# START OF DATA ENTRIES

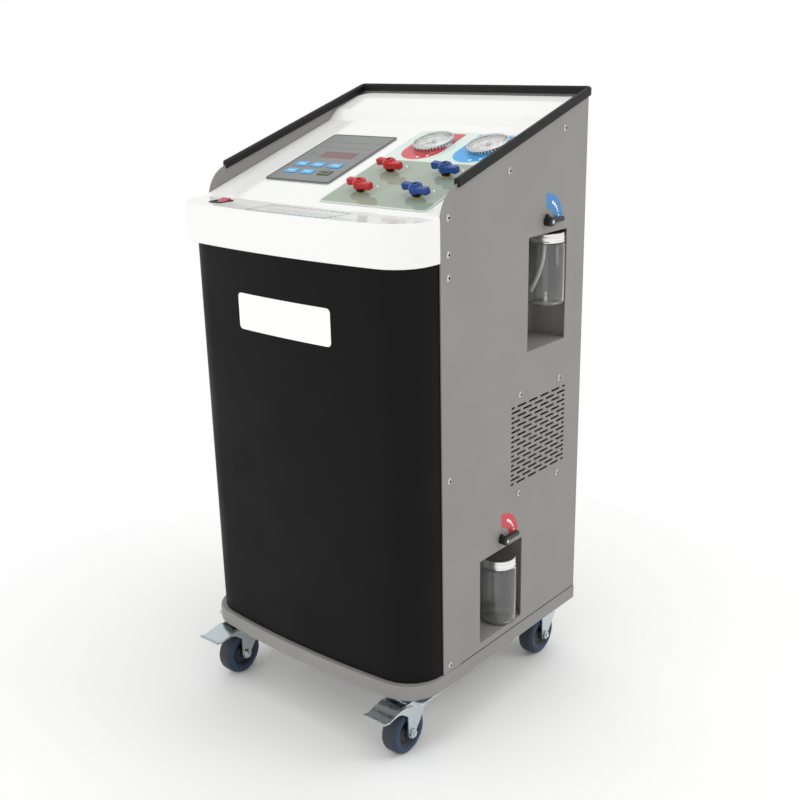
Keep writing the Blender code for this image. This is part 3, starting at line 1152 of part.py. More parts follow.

# END OF DATA ENTRIES
# START OF DATA ENTRIES

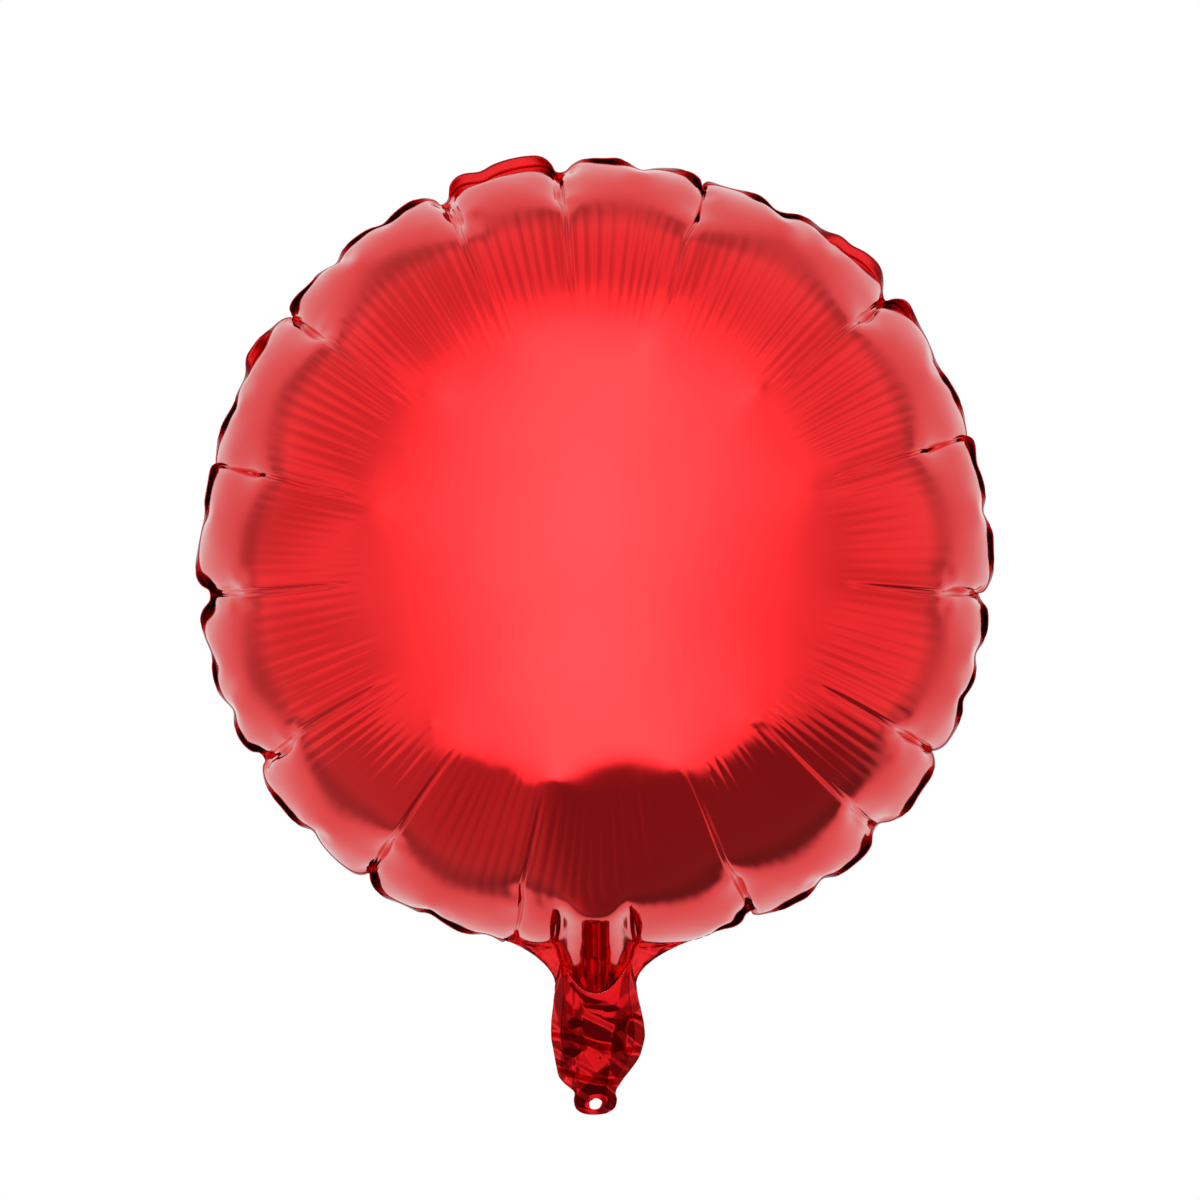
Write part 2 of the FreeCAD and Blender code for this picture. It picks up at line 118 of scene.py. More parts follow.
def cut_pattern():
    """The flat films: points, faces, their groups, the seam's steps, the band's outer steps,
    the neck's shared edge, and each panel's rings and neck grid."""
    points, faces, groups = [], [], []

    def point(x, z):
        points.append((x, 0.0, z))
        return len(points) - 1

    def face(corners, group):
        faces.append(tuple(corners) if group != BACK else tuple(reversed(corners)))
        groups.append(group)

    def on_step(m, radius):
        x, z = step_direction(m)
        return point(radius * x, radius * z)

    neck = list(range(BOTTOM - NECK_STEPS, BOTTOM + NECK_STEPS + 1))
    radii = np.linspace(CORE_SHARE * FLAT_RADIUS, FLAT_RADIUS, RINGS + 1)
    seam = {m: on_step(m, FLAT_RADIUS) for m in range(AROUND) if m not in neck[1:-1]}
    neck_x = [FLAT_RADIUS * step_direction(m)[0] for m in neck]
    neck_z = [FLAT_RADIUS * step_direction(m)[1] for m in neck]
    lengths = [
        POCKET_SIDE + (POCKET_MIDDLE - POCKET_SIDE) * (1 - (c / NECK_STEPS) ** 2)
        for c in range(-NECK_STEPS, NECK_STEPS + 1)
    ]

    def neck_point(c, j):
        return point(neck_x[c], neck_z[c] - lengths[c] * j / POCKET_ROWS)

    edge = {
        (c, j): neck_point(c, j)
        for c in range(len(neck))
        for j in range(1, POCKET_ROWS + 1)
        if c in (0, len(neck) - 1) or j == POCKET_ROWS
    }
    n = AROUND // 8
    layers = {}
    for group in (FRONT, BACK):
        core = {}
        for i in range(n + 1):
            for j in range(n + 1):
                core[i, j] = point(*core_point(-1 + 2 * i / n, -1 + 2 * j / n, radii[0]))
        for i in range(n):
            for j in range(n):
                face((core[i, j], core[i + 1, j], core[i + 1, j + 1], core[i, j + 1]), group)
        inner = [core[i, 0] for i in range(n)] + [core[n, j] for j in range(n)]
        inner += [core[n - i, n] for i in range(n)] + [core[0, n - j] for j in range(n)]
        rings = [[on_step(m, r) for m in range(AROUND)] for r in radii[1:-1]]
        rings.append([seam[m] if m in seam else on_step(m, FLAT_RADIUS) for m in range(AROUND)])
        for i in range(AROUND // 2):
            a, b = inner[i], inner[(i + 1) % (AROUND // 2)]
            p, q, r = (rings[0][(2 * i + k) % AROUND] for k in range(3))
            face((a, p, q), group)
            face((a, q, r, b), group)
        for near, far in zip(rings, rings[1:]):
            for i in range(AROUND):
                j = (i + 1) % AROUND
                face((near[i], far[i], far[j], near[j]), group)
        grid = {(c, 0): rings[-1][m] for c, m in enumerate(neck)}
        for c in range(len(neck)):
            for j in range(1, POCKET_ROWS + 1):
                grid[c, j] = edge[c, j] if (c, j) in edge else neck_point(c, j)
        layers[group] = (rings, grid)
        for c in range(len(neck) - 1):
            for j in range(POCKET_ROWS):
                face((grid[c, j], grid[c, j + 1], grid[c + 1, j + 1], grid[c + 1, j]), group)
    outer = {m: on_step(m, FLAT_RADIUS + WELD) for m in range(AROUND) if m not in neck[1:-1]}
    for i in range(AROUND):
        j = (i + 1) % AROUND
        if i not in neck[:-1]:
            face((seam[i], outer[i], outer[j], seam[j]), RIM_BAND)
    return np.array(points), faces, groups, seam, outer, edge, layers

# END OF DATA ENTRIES
# START OF DATA ENTRIES

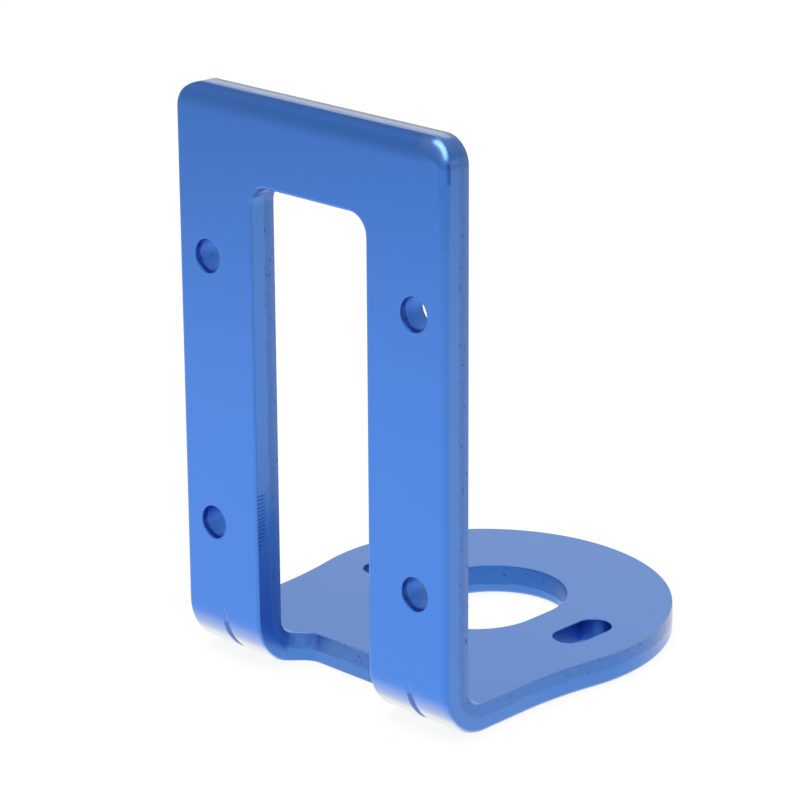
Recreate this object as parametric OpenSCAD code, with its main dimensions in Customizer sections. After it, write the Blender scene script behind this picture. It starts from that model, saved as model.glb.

# END OF DATA ENTRIES

• _GIVEN REQUEST_
Take every line containing the word "Blender" and copy it.

• _WRITTEN REPLY_
Keep writing the Blender code for this image. This is part 3, starting at line 1152 of part.py. More parts follow.
Write part 2 of the FreeCAD and Blender code for this picture. It picks up at line 118 of scene.py. More parts follow.
Recreate this object as parametric OpenSCAD code, with its main dimensions in Customizer sections. After it, write the Blender scene script behind this picture. It starts from that model, saved as model.glb.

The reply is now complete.